I have never done a contest to build links, but if I did here are things I would think about

  • which people should I run the award ideas past before it exists so I can refine it? This could help improve the contest categories, and it gives those people a reason for them to want to help market it since they gave feedback on it. Plus asking for feedback is a bit more tactful than asking for a link.

  • Are there any official sounding endorsements that would make the contest seem official like?
  • Who do I REALLY want links from? Those sites should be listed in small categories that really fit there niche?
  • Will any of the contestants get pissed if I email them to tell them they are in the contest? If not which contestants should I email?
  • Can I make something funny or interesting that people would want to link at?
  • Outside of the problem of self selection can I get a consensus on something that generally has no consensus?
  • Can I relate this study to bloggers or any niche markets that typically link virally or link with authority?

There are probably a bunch of other good ideas with contests, please let me know which ones you like.

The Guardian Launches a Free Branded Feed Reader

Steve Rubel posted about The Guardian launching a feed reader.

Many sites that are hard to link at or are in fields where many people are competing on near similar content theme and quality may be able to boost their overall site authority scores by creating something that people with lots of link popularity would like to link at.

Dear Sir

I hate rules...but I have a new email rule. If a person emails me with Dear Sir
they probably will not get a response unless I know them well (in which case they would not use dear sir).

I recently started doing this a bit more with some of the give me a free ebook because I am a fake charity scam emails and it feels so good deleting it that I want to broaden that out a bit more.

I have to value my time because eventually I will die.

How To Make Money From Search Engines

Peter D set up his Squidoo page.

Not sure how set out he will be on updating it, but the guy knows his shit and it is well worth a read and RSS subscription if he is gonna teach only 1% of what he knows.

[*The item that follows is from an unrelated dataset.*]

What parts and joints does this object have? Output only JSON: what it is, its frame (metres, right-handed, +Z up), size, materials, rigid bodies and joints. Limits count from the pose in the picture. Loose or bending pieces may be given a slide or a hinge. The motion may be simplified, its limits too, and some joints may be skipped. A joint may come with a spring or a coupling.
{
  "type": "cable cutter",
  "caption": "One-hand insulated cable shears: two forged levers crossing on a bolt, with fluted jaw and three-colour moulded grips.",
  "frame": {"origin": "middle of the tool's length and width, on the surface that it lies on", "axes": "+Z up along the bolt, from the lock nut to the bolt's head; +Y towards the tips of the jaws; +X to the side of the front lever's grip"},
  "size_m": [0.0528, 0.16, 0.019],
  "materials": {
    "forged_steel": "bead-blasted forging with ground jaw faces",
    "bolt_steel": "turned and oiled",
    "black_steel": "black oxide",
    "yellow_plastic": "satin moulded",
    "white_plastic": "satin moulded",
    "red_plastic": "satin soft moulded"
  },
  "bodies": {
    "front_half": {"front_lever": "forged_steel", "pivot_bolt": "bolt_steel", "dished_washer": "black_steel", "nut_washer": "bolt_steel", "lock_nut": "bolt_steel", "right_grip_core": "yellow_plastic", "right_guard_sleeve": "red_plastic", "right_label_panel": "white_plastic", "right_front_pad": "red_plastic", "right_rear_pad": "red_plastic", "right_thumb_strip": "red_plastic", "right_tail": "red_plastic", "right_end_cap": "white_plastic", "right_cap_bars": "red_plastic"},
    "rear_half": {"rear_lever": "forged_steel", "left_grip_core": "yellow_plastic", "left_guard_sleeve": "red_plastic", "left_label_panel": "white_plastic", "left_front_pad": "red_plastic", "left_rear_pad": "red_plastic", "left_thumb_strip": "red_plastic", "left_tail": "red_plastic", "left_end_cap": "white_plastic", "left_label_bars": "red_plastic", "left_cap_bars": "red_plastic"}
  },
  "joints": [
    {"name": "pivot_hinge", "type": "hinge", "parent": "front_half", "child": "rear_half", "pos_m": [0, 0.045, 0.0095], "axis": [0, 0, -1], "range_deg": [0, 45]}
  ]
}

A few of his opening tips:

Don't Think of Adsense As Advertising, Think Of Adsense As Content - Ads can answer your visitors questions just as easily as your content. So let it. Integrate it. Mix it into your written paragraphs.

Comprehensive Content Does Not Necessarily Equal Great Adsense Revenue - If the visitor is so engrossed in your article, or you answer all their questions, they may be less likely to click on your ads. Don't answer all the visitors questions. Leave them wanting more. The Adsense ads can, and often do, provide that "more". Let them.

I have been well known to almost always screw up on that second tip (writing way too much). More content might bring in more traffic, but if that traffic does not do something you want them to do then what is the point?

I have found that being an altruistic publisher often equates to being a poor one, at least compared to the guy with many lines in the water driving visitors to targeted profitable goals.

Less interesting content per page lets you split your information up and makes the ad click a higher probability action.